Suzanne Kennedy, team lead and consultant physiotherapist, Northern Health and Social Care Trust
‘Having or identifying a lead for the implementation of the standards within the service would be one of our team’s priorities.
‘If someone takes responsibility and ownership they can positively influence and motivate the rest of the team to integrate the standards into practice and improve the quality of MSK care provided. Ensuring that the named lead for the standards feeds back to the team on what data is collected and what is being audited is also important.’
Mark Knight-Davis, consultant MSK physiotherapist, Anuerin Bevin University Health Board
‘There are certain standards that can be implemented rapidly in our service and considered “quick wins”, in particular emphasis on shared decision making in standard 2.
‘Shared decision-making has been adopted during the last three to four years across our service with a training programme supporting implementation and so this standard would be the first we would implement and measure. This would show value of the standards and boost morale for the team.’
CSP assistant director Sue Hayward-Giles:
‘This first set of MSK service standards, with the audit tool, will provide organisations, clinicians, patients and commissioners with a clear framework on which to set service expectations and measure good practice.
‘Given the pace of change that the pandemic has driven I expect the standards to also support services to assess what change to consolidate and identify the quality improvement required.’
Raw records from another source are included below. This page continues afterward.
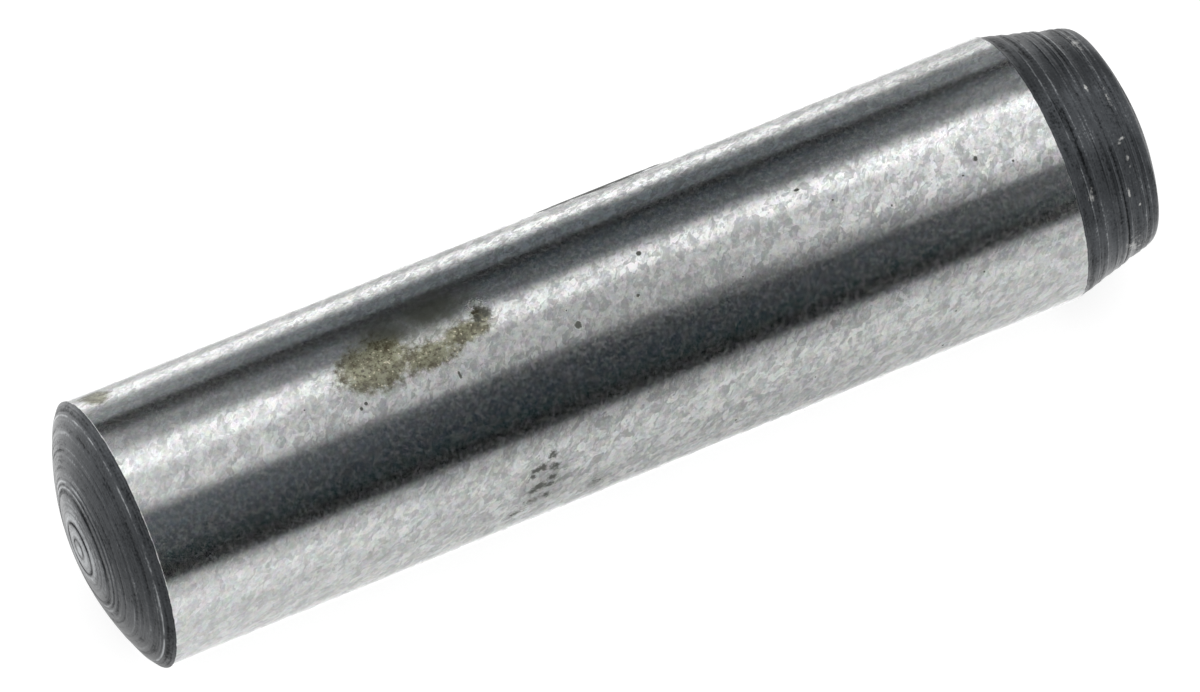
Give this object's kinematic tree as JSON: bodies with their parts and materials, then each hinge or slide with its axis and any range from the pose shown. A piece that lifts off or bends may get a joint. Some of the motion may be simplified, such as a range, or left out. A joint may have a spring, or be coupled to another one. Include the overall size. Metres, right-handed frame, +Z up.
{
  "type": "dowel pin",
  "caption": "Round hardened steel dowel pin with a ground shank, a crowned end and a tapered lead end, for locating two drilled parts.",
  "frame": {"origin": "on the pin's axis, halfway along the ground shank", "axes": "+X along the axis towards the tapered lead end, -X towards the crowned end, +Z up with the pin lying down"},
  "size_m": [0.033, 0.008, 0.008],
  "materials": {
    "hardened_steel": "satin ground shank, dark turned ends"
  },
  "bodies": {
    "root": {"dowel_pin": "hardened_steel"}
  },
  "joints": []
}
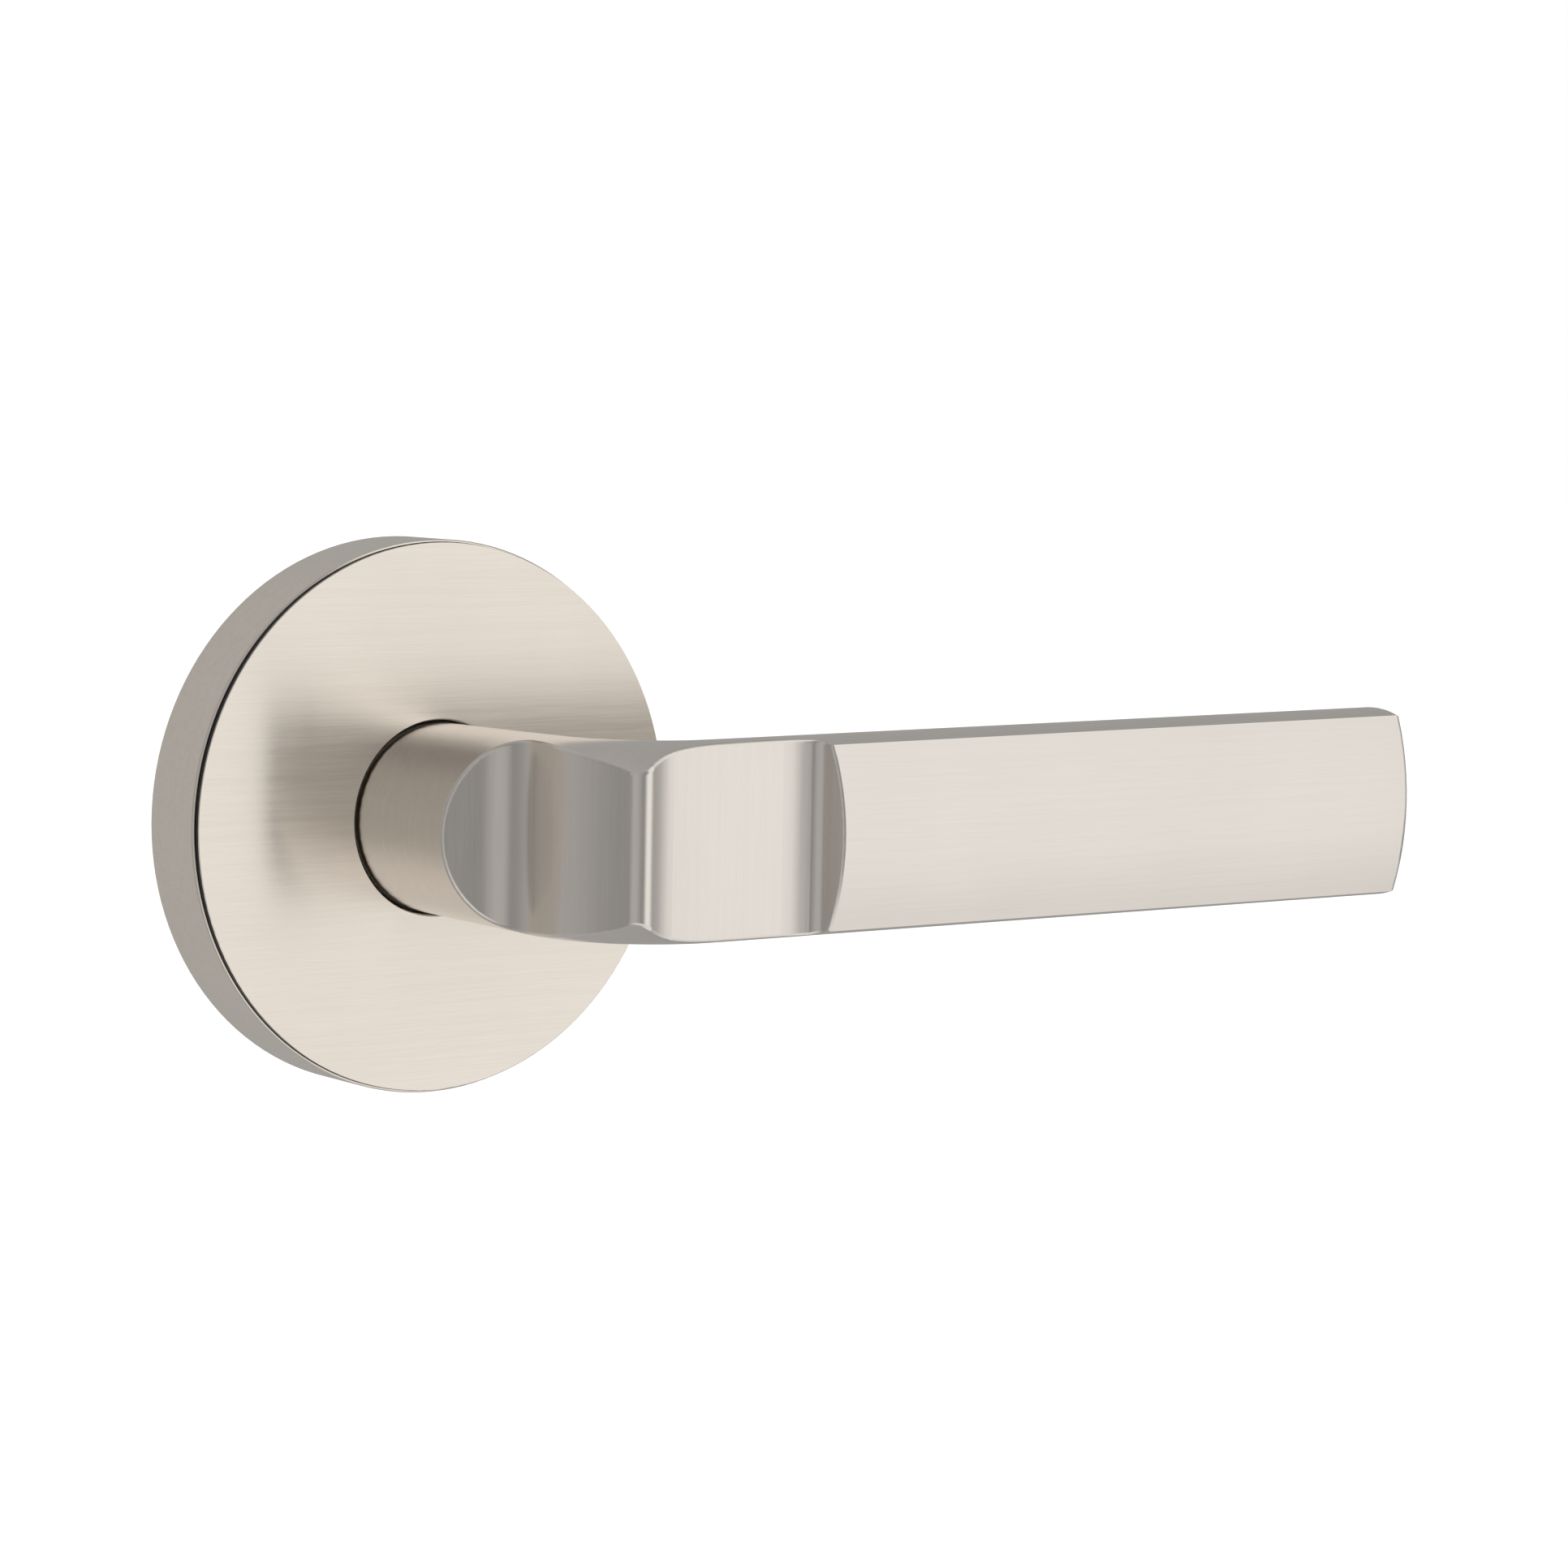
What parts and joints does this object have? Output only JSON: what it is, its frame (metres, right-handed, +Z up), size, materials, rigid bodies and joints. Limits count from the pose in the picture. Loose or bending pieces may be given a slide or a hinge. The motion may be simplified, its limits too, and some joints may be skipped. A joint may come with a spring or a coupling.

Lead author of the standards Dr Annette Bishop:
‘These standards have been developed with an expert working group and through wide consultation with stakeholders.
They draw on high level evidence to create the first MSK physiotherapy services standards. The plain English version has been co-produced with people with a lived experience of MSK conditions. The standards and audit tool will provide organisations, clinicians, patients and commissioners with standards of care which should be met for MSK care in the UK and measure markers of good practice.
‘I hope services will use them as a tool to demonstrate the value of MSK physiotherapy as well as for identifying areas for quality improvement. I also hope patients and the public will have a greater understanding of what constitutes quality MSK physiotherapy. The aim is for these standards and audit tool to be beneficial for services wanting to measure and compare their services in ways that are agreed by a variety of stakeholders and I hope they prove to be valuable tools.’